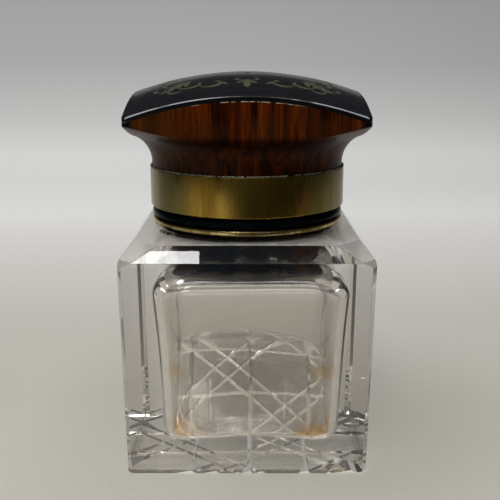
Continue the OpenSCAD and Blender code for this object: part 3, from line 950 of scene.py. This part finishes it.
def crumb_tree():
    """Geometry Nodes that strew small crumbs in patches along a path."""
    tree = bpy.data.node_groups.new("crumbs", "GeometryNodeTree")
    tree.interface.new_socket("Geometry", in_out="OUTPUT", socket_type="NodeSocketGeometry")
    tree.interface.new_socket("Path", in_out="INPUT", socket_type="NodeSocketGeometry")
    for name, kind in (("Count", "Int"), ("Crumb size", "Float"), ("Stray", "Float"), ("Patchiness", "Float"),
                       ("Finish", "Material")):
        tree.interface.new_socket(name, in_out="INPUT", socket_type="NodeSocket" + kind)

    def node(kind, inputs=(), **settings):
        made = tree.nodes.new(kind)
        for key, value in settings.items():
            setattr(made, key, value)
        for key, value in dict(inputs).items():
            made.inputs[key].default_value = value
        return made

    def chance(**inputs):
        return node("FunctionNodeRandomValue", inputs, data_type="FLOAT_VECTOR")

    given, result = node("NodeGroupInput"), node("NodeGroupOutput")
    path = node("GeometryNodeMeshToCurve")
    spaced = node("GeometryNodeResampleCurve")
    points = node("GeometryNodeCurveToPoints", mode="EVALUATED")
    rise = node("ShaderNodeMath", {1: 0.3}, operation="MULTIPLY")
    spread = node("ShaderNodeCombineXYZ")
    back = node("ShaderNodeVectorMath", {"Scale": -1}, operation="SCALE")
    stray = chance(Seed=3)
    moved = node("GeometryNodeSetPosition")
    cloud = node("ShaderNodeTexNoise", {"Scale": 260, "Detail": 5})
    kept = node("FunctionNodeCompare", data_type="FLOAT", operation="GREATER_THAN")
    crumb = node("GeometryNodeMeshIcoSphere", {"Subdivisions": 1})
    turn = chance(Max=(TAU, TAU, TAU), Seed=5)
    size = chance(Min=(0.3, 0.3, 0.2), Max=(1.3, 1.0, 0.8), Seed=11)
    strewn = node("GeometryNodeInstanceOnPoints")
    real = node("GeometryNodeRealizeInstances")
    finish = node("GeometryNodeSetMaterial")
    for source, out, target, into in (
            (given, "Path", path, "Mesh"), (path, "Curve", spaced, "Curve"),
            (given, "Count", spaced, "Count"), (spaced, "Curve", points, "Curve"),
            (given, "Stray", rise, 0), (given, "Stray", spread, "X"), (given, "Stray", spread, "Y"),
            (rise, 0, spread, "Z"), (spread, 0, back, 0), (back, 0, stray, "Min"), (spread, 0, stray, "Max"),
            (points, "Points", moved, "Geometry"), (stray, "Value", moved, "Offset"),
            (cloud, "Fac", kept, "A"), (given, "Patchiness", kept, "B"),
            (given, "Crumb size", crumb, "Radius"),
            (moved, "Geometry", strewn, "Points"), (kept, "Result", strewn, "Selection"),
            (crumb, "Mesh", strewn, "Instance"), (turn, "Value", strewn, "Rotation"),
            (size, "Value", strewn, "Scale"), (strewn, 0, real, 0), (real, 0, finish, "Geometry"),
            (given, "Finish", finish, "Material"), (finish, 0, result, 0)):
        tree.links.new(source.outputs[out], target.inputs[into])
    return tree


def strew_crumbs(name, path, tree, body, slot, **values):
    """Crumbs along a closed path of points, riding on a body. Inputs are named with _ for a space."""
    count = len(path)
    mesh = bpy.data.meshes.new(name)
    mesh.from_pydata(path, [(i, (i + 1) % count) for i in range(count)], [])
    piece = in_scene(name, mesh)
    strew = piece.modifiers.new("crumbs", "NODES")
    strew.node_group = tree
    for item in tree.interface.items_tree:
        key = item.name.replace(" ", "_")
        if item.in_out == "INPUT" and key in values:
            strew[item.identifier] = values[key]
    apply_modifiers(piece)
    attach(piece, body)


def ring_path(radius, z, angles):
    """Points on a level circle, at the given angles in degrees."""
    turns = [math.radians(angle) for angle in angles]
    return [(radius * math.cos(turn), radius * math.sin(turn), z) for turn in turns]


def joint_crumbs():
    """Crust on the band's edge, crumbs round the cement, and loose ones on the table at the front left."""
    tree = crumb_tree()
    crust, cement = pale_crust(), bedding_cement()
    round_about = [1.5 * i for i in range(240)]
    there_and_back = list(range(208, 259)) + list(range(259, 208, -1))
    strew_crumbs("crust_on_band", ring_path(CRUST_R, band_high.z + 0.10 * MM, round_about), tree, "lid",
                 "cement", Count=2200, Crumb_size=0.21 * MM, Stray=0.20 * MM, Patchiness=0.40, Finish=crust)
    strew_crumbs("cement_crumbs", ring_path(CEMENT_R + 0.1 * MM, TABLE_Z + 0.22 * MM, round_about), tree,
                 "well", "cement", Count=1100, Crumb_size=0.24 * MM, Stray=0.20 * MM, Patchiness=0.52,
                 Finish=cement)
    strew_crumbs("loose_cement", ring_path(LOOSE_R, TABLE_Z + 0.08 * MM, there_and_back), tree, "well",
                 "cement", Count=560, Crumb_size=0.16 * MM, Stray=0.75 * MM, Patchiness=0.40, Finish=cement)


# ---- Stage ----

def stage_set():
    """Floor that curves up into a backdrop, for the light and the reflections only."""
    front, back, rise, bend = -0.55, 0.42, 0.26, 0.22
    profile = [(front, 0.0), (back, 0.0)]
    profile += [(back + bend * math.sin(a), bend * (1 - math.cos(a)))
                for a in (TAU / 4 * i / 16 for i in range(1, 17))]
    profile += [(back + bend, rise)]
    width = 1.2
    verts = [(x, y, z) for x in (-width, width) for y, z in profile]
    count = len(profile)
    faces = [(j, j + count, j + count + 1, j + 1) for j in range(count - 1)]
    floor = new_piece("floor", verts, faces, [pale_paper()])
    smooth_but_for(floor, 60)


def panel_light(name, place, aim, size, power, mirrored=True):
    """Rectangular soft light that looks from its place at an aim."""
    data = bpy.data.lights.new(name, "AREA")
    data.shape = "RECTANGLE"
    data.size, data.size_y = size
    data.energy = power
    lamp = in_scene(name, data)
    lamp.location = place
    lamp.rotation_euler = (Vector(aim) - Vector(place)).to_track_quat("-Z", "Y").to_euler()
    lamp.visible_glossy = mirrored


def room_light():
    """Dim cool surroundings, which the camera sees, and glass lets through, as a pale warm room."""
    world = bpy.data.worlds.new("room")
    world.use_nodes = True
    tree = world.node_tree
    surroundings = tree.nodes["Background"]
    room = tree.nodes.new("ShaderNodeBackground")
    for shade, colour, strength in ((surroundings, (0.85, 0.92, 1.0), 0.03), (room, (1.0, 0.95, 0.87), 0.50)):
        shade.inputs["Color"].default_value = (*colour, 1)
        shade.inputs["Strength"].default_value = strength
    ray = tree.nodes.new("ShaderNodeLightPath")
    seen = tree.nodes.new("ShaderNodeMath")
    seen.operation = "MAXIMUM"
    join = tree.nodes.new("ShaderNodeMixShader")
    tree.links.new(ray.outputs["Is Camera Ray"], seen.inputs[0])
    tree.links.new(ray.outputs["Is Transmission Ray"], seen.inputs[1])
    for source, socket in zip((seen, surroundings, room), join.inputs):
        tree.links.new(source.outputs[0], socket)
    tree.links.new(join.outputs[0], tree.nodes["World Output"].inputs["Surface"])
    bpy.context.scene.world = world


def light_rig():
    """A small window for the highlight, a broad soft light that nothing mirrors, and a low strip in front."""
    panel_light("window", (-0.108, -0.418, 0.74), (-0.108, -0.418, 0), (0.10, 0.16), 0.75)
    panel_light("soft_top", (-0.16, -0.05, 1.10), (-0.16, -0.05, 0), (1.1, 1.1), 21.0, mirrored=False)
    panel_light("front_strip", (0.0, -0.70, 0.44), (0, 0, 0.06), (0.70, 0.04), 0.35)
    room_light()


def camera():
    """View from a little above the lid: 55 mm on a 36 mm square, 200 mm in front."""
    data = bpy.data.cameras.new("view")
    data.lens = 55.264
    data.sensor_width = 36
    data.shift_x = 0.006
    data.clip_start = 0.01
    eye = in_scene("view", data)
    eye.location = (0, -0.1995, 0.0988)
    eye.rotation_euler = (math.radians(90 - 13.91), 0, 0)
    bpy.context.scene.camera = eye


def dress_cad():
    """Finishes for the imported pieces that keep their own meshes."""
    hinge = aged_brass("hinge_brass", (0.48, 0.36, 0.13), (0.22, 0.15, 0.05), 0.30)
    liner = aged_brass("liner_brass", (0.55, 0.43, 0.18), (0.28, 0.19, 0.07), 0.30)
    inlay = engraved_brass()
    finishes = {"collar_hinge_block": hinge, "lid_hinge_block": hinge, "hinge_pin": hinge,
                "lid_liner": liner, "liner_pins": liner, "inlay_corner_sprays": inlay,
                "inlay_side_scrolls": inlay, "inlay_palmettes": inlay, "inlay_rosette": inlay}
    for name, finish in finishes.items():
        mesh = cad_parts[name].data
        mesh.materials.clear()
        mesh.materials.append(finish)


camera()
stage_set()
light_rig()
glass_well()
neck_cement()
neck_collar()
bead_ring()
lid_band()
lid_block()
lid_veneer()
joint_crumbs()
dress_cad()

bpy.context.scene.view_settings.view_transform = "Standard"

◇ ◇ ◇

Your instructions:
From the listing above, output exactly the run of lines that starts with the line containing "attach(piece, body)" and ends with the line containing "return [(radius *".

Written reply:
    attach(piece, body)


def ring_path(radius, z, angles):
    """Points on a level circle, at the given angles in degrees."""
    turns = [math.radians(angle) for angle in angles]
    return [(radius * math.cos(turn), radius * math.sin(turn), z) for turn in turns]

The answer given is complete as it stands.